WORK TO DO: Starting from the line that contains "hang([lowers_slide, knob_axis, cap_axis], crown_frame)", copy every line exactly until the line that contains "the imported model.", which is also included.

AVAILABLE DATA:
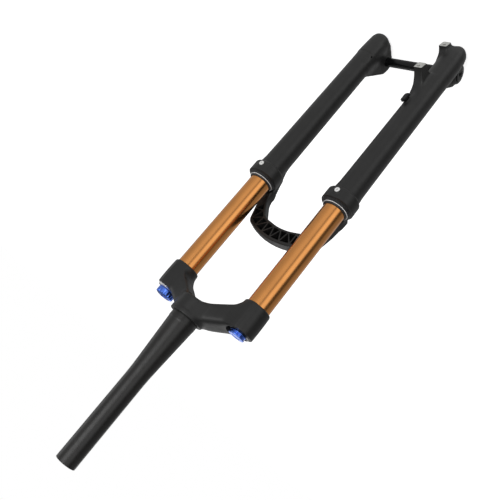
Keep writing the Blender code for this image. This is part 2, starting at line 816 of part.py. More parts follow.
def make_rebound_knob():
    """A dial in the right foot's recess, on a rod up the hollow damper shaft."""
    outline = [
        (0, -592.3 * MM),
        (6.4 * MM, -592.3 * MM),
        (7.2 * MM, -591.5 * MM),
        (7.2 * MM, -586.2 * MM),
        (2.2 * MM, -586.2 * MM),
        (2.2 * MM, -560 * MM),
        (0, -560 * MM),
    ]
    knob = turned("rebound_knob", outline, BLUE_ANODISED, leg(-1), steps=INNER_STEPS)
    for i in range(8):
        angle = math.pi * i / 4
        place = leg(-1) + Vector((math.cos(angle), math.sin(angle), 0)) * 8.2 * MM
        cut(knob, rod("flute", 1.6 * MM, -600 * MM, -587.5 * MM, at=place, steps=10))
    return knob


def make_axle():
    outline = [
        (0, -80 * MM),
        (AXLE_R - 1 * MM, -80 * MM),
        (AXLE_R, -78.5 * MM),
        (AXLE_R, AXLE_HEAD_X),
        (AXLE_HEAD_R, AXLE_HEAD_X),
        (AXLE_HEAD_R, 78.2 * MM),
        (AXLE_HEAD_R - 1.2 * MM, 79.4 * MM),
        (0, 79.4 * MM),
    ]
    axle = turned("thru_axle", outline, BLACK_ANODISED, (0, AXLE_Y, AXLE_Z), (1, 0, 0), INNER_STEPS)
    socket = prism(
        "hex_socket",
        [(2.9 * MM * math.cos(math.pi * i / 3), 2.9 * MM * math.sin(math.pi * i / 3)) for i in range(6)],
        72 * MM,
        90 * MM,
        frame=Matrix.Translation((0, AXLE_Y, AXLE_Z)) @ along((1, 0, 0)),
    )
    cut(axle, socket)
    return axle


def main():
    for old in list(bpy.data.objects):
        bpy.data.objects.remove(old)

    upper = [
        make_steerer(),
        make_crown(),
        make_stanchion(1, "stanchion_left"),
        make_stanchion(-1, "stanchion_right"),
        make_air_top_cap(),
        make_valve_core(),
        make_damper_top_cap(),
        make_air_seal_head(),
        *make_damper_body(),
    ]
    lower = [
        make_lowers(),
        *make_seals(1, "left"),
        *make_seals(-1, "right"),
        *make_air_spring(),
        *make_damper_rod(),
        *make_hose_guide(),
    ]
    crown_frame = pivot("crown_frame", (0, 0, 0))
    lowers_slide = pivot("lowers_slide", (0, LEG_Y, COLLAR_TOP))
    knob_axis = pivot("compression_axis", leg(-1) + Vector((0, 0, CAP_SEAT)))
    cap_axis = pivot("valve_cap_axis", leg(1) + Vector((0, 0, CAP_SEAT)))
    rebound_axis = pivot("rebound_axis", leg(-1) + Vector((0, 0, FOOT_BOTTOM)))
    axle_line = pivot("axle_line", (0, AXLE_Y, AXLE_Z))

    hang([lowers_slide, knob_axis, cap_axis], crown_frame)
    hang([rebound_axis, axle_line], lowers_slide)
    hang(upper, crown_frame)
    hang(lower, lowers_slide)
    hang([make_compression_knob()], knob_axis)
    hang([make_air_valve_cap()], cap_axis)
    hang([make_rebound_knob()], rebound_axis)
    hang([make_axle()], axle_line)


main()
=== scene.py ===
"""Looks for a mountain-bike suspension fork: finer meshes, materials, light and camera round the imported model.

Shapes are written in millimetres in the model's own frame: +Z up the steerer, -Y the front, +X the rider's
left. They become metres when a mesh is made.
"""

import math

import bmesh
import bpy
import numpy as np
from mathutils import Matrix, Vector


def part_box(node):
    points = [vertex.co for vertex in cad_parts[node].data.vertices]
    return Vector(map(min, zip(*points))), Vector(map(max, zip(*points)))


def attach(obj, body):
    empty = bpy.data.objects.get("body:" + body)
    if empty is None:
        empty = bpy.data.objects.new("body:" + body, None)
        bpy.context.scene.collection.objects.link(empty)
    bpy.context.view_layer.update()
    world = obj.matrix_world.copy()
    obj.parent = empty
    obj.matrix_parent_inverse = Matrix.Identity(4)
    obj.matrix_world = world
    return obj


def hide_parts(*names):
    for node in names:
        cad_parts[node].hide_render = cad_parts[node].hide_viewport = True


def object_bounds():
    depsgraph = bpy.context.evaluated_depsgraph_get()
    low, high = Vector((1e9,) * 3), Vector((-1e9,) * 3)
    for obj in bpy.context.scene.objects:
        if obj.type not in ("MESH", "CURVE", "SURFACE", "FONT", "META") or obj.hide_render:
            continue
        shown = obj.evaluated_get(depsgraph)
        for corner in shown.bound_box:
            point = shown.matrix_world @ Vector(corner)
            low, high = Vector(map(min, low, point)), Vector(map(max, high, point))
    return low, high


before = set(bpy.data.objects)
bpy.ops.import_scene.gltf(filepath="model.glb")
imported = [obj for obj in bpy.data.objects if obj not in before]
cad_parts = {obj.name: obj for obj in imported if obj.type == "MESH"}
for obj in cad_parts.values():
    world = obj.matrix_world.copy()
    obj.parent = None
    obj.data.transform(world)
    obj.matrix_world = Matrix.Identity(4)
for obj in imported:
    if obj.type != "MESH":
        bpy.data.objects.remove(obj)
cad_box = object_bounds()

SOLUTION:
    hang([lowers_slide, knob_axis, cap_axis], crown_frame)
    hang([rebound_axis, axle_line], lowers_slide)
    hang(upper, crown_frame)
    hang(lower, lowers_slide)
    hang([make_compression_knob()], knob_axis)
    hang([make_air_valve_cap()], cap_axis)
    hang([make_rebound_knob()], rebound_axis)
    hang([make_axle()], axle_line)


main()
=== scene.py ===
"""Looks for a mountain-bike suspension fork: finer meshes, materials, light and camera round the imported model.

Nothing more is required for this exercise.